How should I think about iOS attribution after ATT?

The deterministic IDFA is gone for most iOS users since iOS 14.5, so the device-ID join that Android still uses no longer works. SKAdNetwork is the deterministic replacement and returns conversion postbacks with limited campaign granularity and a delay. The standard iOS pipeline blends SKAN postbacks with fingerprint matching for the opted-out population and accepts a higher organic share than Android. Any iOS attribution table should carry a match_type column so dashboards can filter by confidence.

What attribution window should I use?

Twenty-four hours for click attribution is the industry default and a defensible interview answer. Seven days is acceptable for view-through and retargeting where the cycle is longer. Anything beyond seven days credits installs to clicks the user does not remember and inflates channels that show ads to already-engaged users. Measure the actual click-to-install distribution in your own data and pick the window that captures ninety to ninety-five percent of installs.

What counts as organic in the attribution table?

By convention, an install with no matching click in the window is labelled organic. The label is not strictly accurate — the bucket includes App Store search, word-of-mouth installs, users who declined ATT with no matching SKAN postback, and clicks the tracker failed to log — but it is the universal convention. The right move is to track the absolute organic install count over time and dig in when it moves.

How does install attribution connect to CAC?

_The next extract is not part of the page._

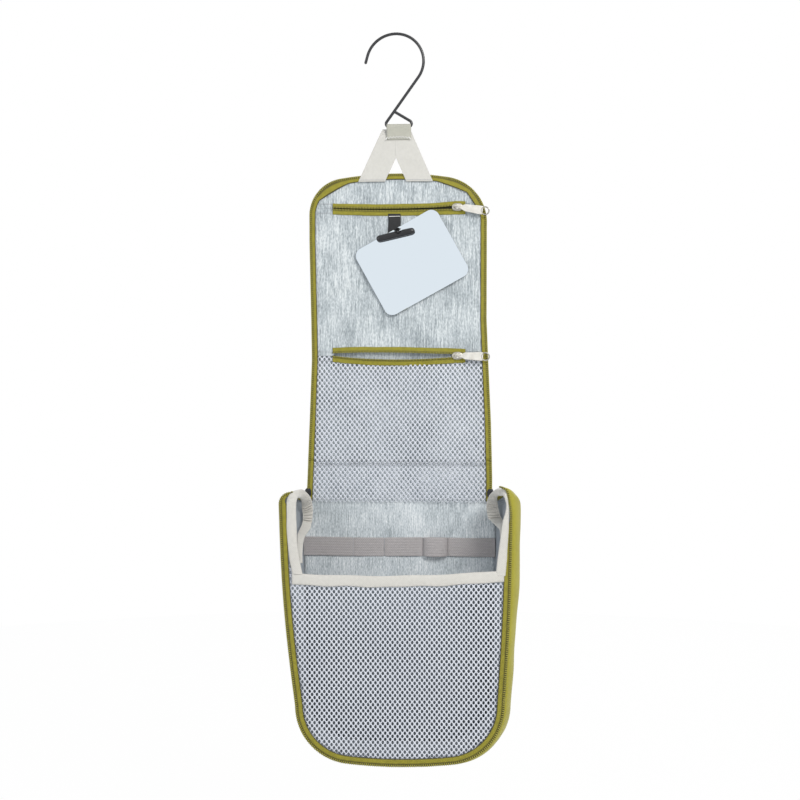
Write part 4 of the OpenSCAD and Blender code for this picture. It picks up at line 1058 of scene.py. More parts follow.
def net(name, loop, depth, keep=None):
    """Warp-knitted net: diamonds NET_X by NET_Z tile the plane from MID_TOP, and each holds an oval hole.

    depth(x, z) sets the net's middle in Y. The threads are thickest where they cross, at the diamonds'
    corners."""
    low, high = loop.min(0), loop.max(0)
    j = np.arange(int((low[1] - MID_TOP) / (NET_Z / 2)) - 1, int((high[1] - MID_TOP) / (NET_Z / 2)) + 2)
    i = np.arange(int(low[0] / NET_X) - 2, int(high[0] / NET_X) + 3)
    gi, gj = np.meshgrid(i, j, indexing="ij")
    cx = (gi + 0.5 * (gj % 2)).ravel() * NET_X
    cz = MID_TOP + gj.ravel() * NET_Z / 2
    centre = np.stack([cx, cz], axis=1)
    centre = centre[inside_loop(centre, loop)]
    if keep is not None:
        centre = centre[keep(centre)]
    k = len(centre)
    a = np.arange(8) * math.pi / 4
    corner = np.array([
        [0.5, 0], [0.25, 0.25], [0, 0.5], [-0.25, 0.25], [-0.5, 0], [-0.25, -0.25], [0, -0.5], [0.25, -0.25],
    ])
    outer = centre[:, None] + corner[None] * [NET_X, NET_Z]
    oval = np.stack([np.cos(a) * NET_HOLE[0] * NET_X / 2, np.sin(a) * NET_HOLE[1] * NET_Z / 2], axis=1)
    inner = centre[:, None] + oval[None]
    key = np.round(outer.reshape(-1, 2) * 50).astype(np.int64)
    _, first, index = np.unique(key[:, 0] * 10_000_000 + key[:, 1], return_index=True, return_inverse=True)
    shared = outer.reshape(-1, 2)[first]
    n_shared = len(shared)
    ring_out = index.reshape(k, 8)
    ring_in = n_shared + np.arange(k * 8).reshape(k, 8)
    flat = np.concatenate([shared, inner.reshape(-1, 2)])
    is_corner = np.zeros(n_shared, bool)
    is_corner[ring_out[:, ::2].ravel()] = True
    half = NET_THREAD * np.concatenate([np.where(is_corner, 0.62, 0.5), np.full(k * 8, 0.34)])
    y = depth(flat[:, 0], flat[:, 1])
    n = len(flat)
    points = np.concatenate([at_depth(flat, y - half), at_depth(flat, y + half)])
    nxt = np.roll(np.arange(8), -1)
    front = np.stack([ring_in, ring_out, ring_out[:, nxt], ring_in[:, nxt]], axis=2).reshape(-1, 4)
    back = front[:, ::-1] + n
    wall = np.stack([ring_in, ring_in[:, nxt], ring_in[:, nxt] + n, ring_in + n], axis=2).reshape(-1, 4)
    edge = np.stack([ring_out, ring_out[:, nxt]], axis=2).reshape(-1, 2)
    ordered = np.sort(edge, axis=1)
    pair = ordered[:, 0] * (n + 1) + ordered[:, 1]
    _, inverse, counts = np.unique(pair, return_inverse=True, return_counts=True)
    border = edge[counts[inverse] == 1]
    rim = np.stack([border[:, 0] + n, border[:, 1] + n, border[:, 1], border[:, 0]], axis=1)
    faces = np.concatenate([front, back, wall, rim])
    uv = np.concatenate([flat, flat])[faces.ravel()]
    return write_mesh(name, points, [faces], uv, NET)


def lid_net_depth(x, z):
    """The lid's net lies just off its lining, a little slack between its seams."""
    share = np.clip(1 - (x / 74.0) ** 2, 0, 1)
    return 1.35 + 0.55 * np.sin(x / 19.0 + z / 37.0) * share + 0.35 * np.sin(x / 9.0 - z / 23.0 + 2) * share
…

CAC is total paid spend divided by attributed installs at the channel level, and the denominator comes directly from the table above. A leaky attribution pipeline inflates organic share, deflates paid installs, and produces a CAC number that looks worse than reality. When CAC moves unexpectedly, audit the attribution table first — match rates by channel, organic share over time, and the click-to-install window distribution. Most CAC anomalies are attribution bugs, not real performance changes.